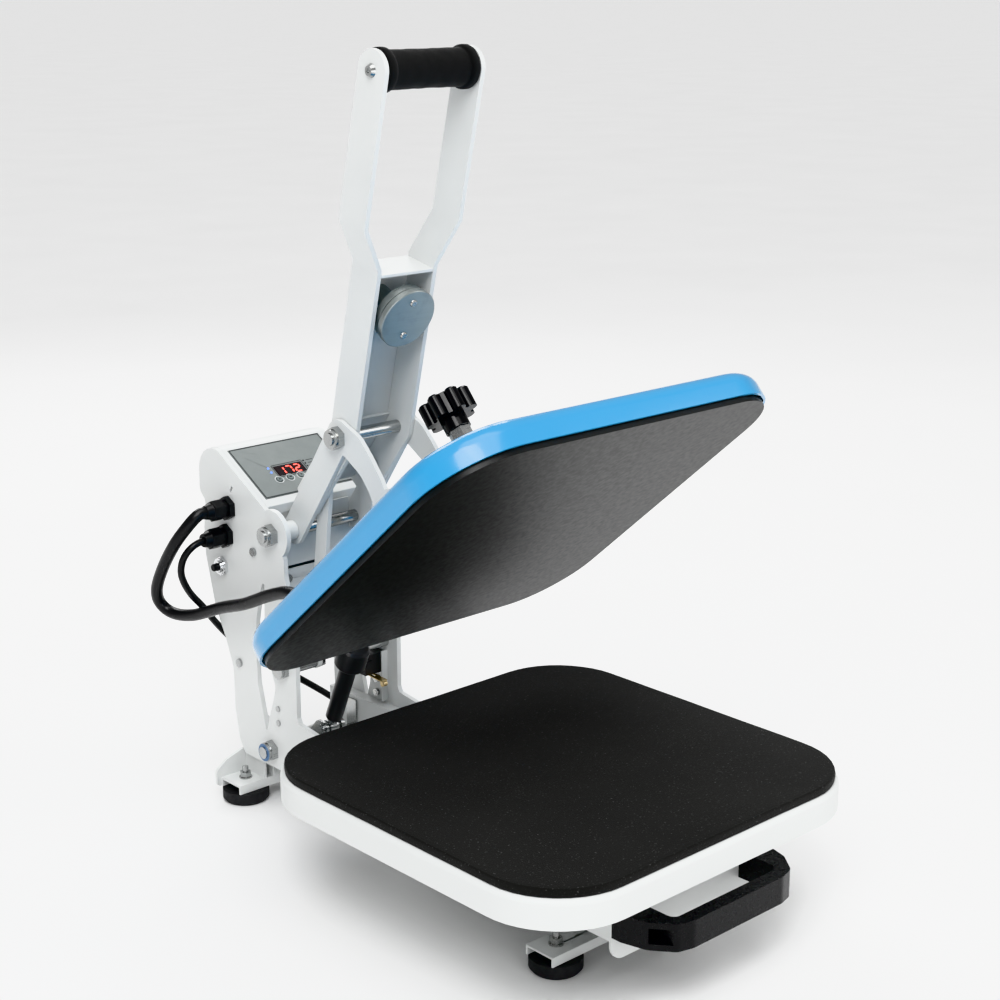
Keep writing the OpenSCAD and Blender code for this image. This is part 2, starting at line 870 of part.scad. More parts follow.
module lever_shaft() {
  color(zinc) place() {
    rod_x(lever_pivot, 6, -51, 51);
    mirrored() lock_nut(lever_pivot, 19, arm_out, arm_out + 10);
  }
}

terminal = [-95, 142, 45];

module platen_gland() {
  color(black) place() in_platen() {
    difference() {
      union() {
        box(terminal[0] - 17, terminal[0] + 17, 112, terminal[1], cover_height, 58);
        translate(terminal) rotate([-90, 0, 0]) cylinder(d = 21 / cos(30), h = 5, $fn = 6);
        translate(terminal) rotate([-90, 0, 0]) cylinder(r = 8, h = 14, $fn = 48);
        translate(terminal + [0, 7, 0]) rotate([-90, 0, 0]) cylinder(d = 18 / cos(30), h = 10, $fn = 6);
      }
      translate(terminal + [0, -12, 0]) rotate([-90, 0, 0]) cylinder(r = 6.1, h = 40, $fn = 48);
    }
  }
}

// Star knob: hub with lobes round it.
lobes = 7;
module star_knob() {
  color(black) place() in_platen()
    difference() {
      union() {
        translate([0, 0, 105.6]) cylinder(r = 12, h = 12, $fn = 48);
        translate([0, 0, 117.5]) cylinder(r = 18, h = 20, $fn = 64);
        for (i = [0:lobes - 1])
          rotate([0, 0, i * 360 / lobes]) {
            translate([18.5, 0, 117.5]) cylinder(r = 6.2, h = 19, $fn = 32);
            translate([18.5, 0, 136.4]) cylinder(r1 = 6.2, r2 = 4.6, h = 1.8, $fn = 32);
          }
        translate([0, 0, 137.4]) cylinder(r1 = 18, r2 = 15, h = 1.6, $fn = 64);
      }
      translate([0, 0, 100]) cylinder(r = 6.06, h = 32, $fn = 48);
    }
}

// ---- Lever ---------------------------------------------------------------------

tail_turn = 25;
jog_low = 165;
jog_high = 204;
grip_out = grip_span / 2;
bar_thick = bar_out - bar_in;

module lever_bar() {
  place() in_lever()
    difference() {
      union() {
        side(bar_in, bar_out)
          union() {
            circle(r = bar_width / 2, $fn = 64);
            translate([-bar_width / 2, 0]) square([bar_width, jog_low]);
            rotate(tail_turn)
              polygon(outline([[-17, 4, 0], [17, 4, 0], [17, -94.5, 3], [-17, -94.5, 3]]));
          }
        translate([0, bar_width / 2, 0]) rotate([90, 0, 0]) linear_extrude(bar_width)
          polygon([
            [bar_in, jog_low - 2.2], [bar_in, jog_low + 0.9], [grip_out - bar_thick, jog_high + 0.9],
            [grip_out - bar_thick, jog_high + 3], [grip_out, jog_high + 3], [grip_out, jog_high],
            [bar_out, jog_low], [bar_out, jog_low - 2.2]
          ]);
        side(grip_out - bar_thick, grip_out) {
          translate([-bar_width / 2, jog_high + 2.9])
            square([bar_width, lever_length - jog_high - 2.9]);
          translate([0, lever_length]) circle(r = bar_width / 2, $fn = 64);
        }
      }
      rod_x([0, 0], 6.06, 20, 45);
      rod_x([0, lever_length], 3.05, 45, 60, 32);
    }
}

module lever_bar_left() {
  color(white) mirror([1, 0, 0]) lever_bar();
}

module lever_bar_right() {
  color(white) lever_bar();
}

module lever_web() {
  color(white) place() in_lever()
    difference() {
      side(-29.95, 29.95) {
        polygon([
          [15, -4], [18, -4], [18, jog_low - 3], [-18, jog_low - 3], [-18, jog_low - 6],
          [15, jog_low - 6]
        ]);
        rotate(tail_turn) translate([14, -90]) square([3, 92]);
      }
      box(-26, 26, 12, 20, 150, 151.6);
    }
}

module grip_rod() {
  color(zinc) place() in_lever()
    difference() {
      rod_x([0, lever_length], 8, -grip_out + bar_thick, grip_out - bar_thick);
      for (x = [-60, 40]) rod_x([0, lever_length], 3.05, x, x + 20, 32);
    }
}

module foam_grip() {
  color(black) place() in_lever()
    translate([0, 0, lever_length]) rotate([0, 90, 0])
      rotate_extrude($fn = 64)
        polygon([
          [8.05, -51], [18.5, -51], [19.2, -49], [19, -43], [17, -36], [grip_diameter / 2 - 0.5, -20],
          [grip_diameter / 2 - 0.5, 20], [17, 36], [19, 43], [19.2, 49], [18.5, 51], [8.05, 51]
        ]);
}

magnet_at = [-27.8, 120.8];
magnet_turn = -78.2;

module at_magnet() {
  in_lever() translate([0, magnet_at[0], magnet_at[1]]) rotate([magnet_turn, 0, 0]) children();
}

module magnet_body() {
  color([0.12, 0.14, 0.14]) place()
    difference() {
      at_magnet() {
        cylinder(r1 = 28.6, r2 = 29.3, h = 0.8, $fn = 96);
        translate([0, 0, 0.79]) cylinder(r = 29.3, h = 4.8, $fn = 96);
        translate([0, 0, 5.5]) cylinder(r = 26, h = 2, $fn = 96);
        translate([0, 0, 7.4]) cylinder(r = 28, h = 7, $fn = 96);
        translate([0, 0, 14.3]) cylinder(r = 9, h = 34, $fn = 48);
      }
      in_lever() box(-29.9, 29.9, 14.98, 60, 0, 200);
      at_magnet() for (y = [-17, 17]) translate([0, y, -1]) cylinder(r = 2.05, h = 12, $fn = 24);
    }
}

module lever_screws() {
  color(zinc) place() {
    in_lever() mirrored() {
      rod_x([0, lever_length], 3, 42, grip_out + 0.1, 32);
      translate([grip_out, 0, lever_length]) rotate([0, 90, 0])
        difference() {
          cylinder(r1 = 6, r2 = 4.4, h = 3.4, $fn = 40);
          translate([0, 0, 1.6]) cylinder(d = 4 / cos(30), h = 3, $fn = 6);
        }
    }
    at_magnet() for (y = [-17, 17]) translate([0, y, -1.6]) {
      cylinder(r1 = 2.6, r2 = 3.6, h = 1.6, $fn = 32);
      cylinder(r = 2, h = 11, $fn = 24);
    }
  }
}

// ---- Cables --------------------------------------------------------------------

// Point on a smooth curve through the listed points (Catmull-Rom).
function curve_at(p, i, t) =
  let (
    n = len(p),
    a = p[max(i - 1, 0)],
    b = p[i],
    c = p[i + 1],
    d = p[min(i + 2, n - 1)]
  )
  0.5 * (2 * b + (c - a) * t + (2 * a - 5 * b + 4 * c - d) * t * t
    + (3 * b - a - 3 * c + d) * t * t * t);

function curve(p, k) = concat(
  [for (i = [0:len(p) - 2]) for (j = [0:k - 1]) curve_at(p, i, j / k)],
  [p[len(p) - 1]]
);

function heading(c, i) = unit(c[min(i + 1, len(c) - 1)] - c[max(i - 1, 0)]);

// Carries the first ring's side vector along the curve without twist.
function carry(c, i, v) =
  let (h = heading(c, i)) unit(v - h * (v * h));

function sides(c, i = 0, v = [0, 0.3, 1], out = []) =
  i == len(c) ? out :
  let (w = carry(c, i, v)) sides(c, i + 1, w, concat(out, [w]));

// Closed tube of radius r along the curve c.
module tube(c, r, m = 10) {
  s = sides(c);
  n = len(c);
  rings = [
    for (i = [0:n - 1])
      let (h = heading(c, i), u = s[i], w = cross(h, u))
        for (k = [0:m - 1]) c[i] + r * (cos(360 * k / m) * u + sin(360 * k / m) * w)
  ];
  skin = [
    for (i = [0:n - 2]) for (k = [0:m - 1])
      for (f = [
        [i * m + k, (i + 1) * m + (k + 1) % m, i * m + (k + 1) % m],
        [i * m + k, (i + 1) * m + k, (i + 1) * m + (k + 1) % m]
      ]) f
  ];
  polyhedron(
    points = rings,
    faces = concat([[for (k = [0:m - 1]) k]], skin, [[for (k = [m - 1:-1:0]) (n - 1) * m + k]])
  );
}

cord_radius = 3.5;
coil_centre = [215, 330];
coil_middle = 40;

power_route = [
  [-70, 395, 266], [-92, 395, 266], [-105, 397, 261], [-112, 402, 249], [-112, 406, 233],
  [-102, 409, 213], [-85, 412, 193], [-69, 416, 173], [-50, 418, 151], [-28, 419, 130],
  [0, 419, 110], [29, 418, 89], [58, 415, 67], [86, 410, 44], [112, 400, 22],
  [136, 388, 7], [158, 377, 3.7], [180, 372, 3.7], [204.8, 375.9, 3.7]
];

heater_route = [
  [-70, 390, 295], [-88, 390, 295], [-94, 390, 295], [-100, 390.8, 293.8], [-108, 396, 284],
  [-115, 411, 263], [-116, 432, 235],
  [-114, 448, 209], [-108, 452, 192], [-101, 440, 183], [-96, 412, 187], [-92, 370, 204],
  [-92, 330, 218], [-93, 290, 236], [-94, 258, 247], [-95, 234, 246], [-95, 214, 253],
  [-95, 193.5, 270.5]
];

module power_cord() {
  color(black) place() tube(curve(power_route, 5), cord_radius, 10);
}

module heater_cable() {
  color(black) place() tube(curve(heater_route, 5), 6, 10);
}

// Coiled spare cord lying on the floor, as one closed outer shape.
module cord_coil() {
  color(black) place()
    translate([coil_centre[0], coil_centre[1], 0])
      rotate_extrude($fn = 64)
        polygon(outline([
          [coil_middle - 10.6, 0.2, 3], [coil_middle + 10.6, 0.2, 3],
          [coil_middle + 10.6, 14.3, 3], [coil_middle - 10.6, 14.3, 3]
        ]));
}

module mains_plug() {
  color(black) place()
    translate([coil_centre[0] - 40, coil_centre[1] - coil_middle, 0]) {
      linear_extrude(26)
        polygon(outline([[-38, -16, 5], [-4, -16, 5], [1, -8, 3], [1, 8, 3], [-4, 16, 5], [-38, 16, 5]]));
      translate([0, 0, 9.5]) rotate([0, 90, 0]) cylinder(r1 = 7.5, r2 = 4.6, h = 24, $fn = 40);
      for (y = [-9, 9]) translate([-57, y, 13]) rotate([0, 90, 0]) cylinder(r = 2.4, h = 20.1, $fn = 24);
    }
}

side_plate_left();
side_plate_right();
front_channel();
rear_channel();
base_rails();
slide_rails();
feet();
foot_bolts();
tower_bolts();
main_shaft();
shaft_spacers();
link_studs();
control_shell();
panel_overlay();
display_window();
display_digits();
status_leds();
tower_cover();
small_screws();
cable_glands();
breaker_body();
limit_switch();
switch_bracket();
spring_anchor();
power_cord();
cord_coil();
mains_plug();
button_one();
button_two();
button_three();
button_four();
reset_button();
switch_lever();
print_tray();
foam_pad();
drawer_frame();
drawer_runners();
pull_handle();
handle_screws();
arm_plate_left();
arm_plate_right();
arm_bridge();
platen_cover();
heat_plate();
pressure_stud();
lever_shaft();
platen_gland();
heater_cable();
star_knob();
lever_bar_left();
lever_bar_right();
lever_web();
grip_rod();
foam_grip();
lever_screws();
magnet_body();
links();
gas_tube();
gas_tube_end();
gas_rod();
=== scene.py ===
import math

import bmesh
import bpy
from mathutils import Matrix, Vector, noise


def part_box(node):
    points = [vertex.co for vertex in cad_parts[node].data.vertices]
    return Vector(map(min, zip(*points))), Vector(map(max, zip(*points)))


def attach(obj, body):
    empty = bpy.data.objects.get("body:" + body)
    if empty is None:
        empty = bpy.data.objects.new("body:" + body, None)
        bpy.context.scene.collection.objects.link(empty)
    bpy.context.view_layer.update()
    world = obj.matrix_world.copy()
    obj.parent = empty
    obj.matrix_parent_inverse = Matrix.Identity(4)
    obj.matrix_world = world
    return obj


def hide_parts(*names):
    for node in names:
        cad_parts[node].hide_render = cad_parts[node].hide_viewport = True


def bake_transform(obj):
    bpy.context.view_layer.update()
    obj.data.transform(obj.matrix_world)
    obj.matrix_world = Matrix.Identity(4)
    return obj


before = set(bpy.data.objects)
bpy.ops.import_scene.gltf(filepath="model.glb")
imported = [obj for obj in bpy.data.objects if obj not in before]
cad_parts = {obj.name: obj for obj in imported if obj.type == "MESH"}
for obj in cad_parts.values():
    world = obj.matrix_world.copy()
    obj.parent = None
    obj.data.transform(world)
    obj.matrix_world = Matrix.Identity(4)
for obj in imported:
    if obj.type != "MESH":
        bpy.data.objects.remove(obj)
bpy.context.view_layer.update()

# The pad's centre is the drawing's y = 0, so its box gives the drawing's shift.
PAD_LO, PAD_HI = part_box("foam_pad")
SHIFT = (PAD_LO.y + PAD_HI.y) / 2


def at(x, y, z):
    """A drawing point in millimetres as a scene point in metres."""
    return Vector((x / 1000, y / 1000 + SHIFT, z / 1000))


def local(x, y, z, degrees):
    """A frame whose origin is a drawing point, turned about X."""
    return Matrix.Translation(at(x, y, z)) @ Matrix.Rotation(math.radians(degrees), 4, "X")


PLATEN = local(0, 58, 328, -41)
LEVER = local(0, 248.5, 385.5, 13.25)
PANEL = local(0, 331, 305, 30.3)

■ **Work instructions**
Go through the lines above. Select every one that has the string "before".

■ **Task response**
before = set(bpy.data.objects)
imported = [obj for obj in bpy.data.objects if obj not in before]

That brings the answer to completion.